Conservatives wary of taking up legislation to fix DACA

Conservatives in the House indicated Monday they aren’t thrilled with the idea of considering legislation to salvage former President Barack Obama’s Deferred Action for Childhood Arrivals program, something that could happen under President Trump’s plan to end the program after giving Congress six months to come up with a replacement.

A delayed termination of the controversial program is a clean way out for Trump, who said during the campaign he would immediately end the program and has since softened that position.

But for conservatives in Congress, Trump’s move to hand the issue over to lawmakers threatens to become a significant interruption this fall and into next year, time they were hoping to use to finally advance major pieces of their stalled agenda.

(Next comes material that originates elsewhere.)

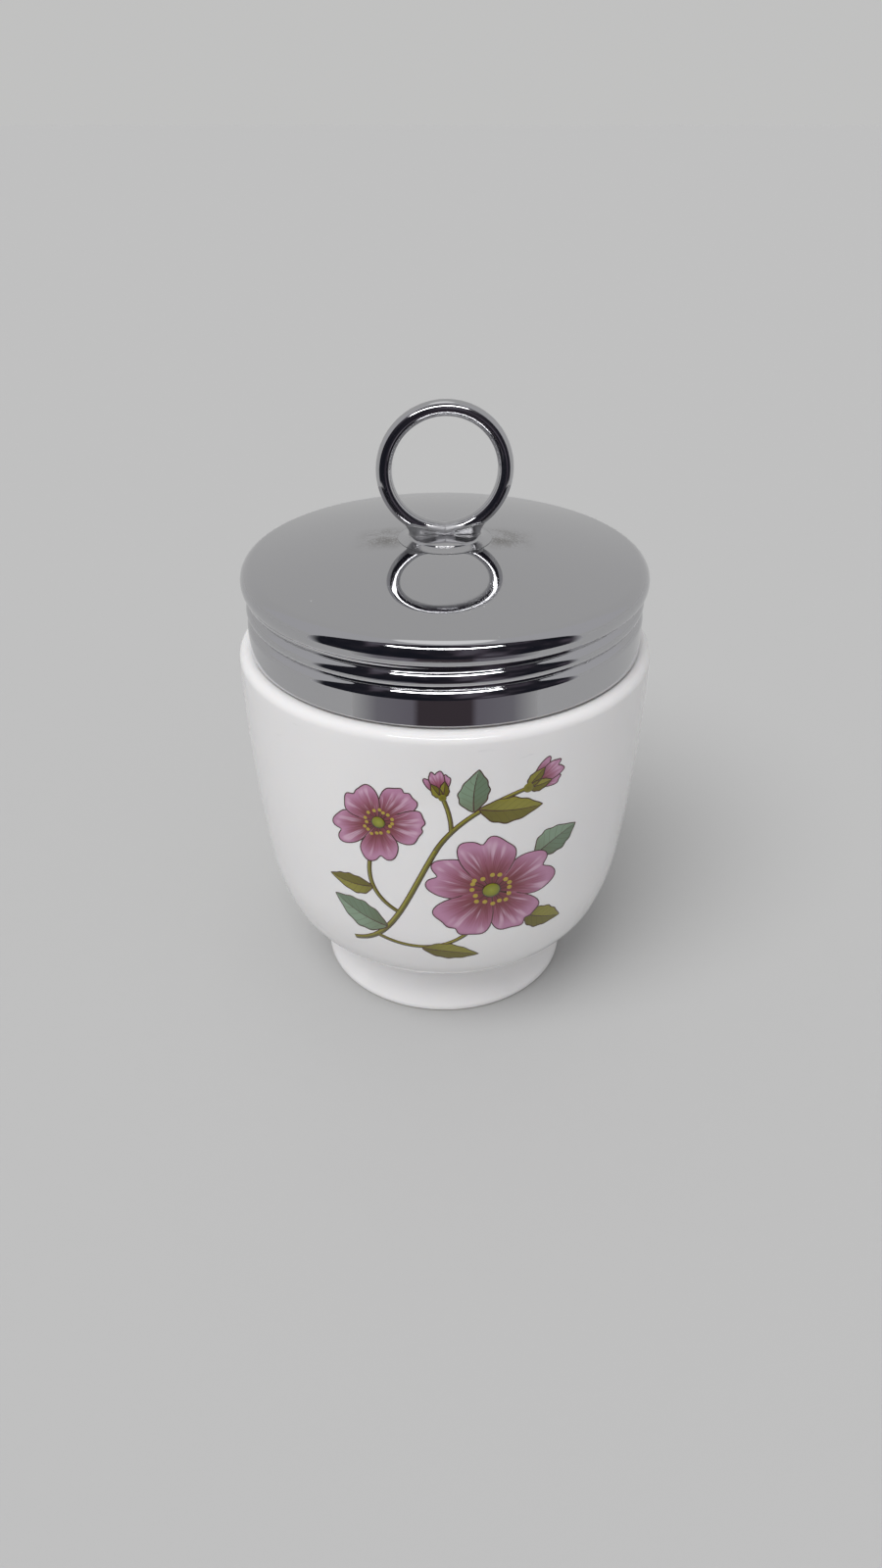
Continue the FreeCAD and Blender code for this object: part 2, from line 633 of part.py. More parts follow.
def turnAbout(item, degrees):
    item.Placement = FreeCAD.Placement(FreeCAD.Vector(0, 0, 0), FreeCAD.Rotation(UP, degrees))


cup = makeCup()
cap = makeCap()
boss = makeBoss()
ring = makeRing()
seat, saddle = makeSeat(ring)
for item in (cup, cap, boss):
    turnAbout(item, 0)
for item in (ring, saddle):
    turnAbout(item, value("Sizes.ringYaw"))
doc.recompute()

pieces = {"cup": cup, "lid_cap": cap, "ring_boss": boss, "ring_seat": seat, "ring_handle": ring}
failed = [item.Name for item in doc.Objects
          if {"Invalid", "Error"} & set(item.State)]
if failed:
    raise RuntimeError("failed features: " + ", ".join(failed))

os.makedirs("parts", exist_ok=True)
for name, piece in pieces.items():
    piece.Label = name
    shape = piece.Shape
    if shape.isNull() or not shape.isValid() or len(shape.Solids) != 1:
        raise RuntimeError(name + " isn't one valid solid")
    shape.exportStep("parts/%s.step" % name)
    box = shape.optimalBoundingBox(False)
    print("%-12s %9.1f mm3  z %.2f to %.2f" % (name, shape.Volume, box.ZMin, box.ZMax))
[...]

House Speaker Paul Ryan, R-Wis., has already said he wants Congress to come up with its own policy, instead of Obama’s unilateral decision to spare from deportation illegal immigrants brought to the U.S. as children.

“[I]t would be helpful for the administration to give us time to figure this out legislatively because that’s where the issue belongs,” he said Friday. “I do believe there needs to be a legislative solution that is humane to fix this problem.”

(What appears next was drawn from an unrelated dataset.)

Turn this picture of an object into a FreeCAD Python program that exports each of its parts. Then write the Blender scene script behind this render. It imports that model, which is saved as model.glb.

That’s a signal Ryan may start looking at ideas to provide clarity for the so-called “dreamers,” and that has some worried that Republicans are about to wander off down the wrong trail.

“I think moving on to something that’s controversial, that a lot of Republicans didn’t run on, you know, I think that that would be a mistake,” Rep. Ron DeSantis, R-Fla., said Monday on Fox News. “I think we gotta do what the American people sent us here to do and that’s gotta be the first order of business.”

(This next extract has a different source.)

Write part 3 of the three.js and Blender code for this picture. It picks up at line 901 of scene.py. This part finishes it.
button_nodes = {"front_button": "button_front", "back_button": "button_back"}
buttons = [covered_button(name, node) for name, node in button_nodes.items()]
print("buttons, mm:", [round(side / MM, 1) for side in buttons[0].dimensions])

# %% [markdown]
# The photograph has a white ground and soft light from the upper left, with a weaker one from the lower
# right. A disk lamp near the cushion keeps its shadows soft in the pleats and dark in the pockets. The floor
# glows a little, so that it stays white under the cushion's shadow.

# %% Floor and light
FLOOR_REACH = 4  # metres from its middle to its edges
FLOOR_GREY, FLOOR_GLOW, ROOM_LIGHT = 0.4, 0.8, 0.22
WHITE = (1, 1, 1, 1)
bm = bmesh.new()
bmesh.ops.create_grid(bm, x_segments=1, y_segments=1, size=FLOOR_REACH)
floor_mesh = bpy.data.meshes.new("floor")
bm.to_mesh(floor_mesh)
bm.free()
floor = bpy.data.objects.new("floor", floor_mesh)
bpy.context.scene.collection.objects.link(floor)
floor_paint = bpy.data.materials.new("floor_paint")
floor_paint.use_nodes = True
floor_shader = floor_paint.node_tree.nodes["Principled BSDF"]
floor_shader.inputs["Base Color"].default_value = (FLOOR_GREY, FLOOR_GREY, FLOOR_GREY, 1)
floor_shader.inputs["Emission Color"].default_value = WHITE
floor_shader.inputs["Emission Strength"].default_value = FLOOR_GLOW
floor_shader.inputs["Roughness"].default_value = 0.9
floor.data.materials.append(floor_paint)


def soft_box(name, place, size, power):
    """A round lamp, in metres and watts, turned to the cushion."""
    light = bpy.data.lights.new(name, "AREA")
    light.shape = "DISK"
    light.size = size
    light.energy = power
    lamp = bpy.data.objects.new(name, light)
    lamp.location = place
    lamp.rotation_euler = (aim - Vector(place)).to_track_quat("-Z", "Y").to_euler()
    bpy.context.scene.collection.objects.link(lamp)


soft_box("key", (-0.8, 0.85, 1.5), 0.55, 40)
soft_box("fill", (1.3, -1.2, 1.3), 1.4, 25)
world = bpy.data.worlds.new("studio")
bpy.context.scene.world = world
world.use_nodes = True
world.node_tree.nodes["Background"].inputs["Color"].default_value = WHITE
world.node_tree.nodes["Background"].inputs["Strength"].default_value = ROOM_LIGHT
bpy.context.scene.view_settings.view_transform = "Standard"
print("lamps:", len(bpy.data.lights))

DeSantis, a member of the conservative House Freedom Caucus, acknowledged complaints that many of Republicans’ biggest campaign promises have been left undone, and said it may not be wise to spend months looking for ways to codify parts of Obama’s DACA program, which most conservatives opposed.

“If you look so far, the cupboard has really been bare,” he said of the stalled GOP agenda.

“Promised to repeal and replace Obamacare, haven’t seen that done,” he said. “Said we were gonna tackle spending and debt, haven’t seen that done. Said we were gonna do things like welfare reform, haven’t seen that. Said we were gonna reform taxes, haven’t seen that. Said we were gonna drain the swamp, haven’t seen that.”

The issue also runs the risk of further splitting Republicans into people like DeSantis, and lawmakers like Sen. Lindsey Graham, R-S.C., who said Monday he welcomes the chance to find a legislative solution.

But some are clearly worried about how much time might be taken up trying to fix DACA, and how much more it might split the GOP. Even worse, one Republican aide agreed that the GOP could be at risk of ending the year by fulfilling priorities that Democrats typically champion.

In addition to possibly taking up a DACA bill, Republicans are also expected to quickly raise the debt ceiling and punt on major spending reforms for several month. For conservatives, these are not the sorts of events that will help make winning campaigns, and some are nervous GOP leaders are not setting up their members well for 2018.

“I have a hard time believing Republican leaders on Capitol Hill want to send Republican lawmakers into midterms having accomplished little more than raising the debt ceiling without reforms and extending unconstitutional DACA,” one aide to a House Freedom Caucus lawmaker. “That would be a recipe for electoral disaster.”

On Sunday, Rep. Steve King, R-Iowa, said the plan was terrible for Republicans, and said DACA should simply be scrapped immediately.

“Delaying so R Leadership can push Amnesty is Republican suicide,” he tweeted.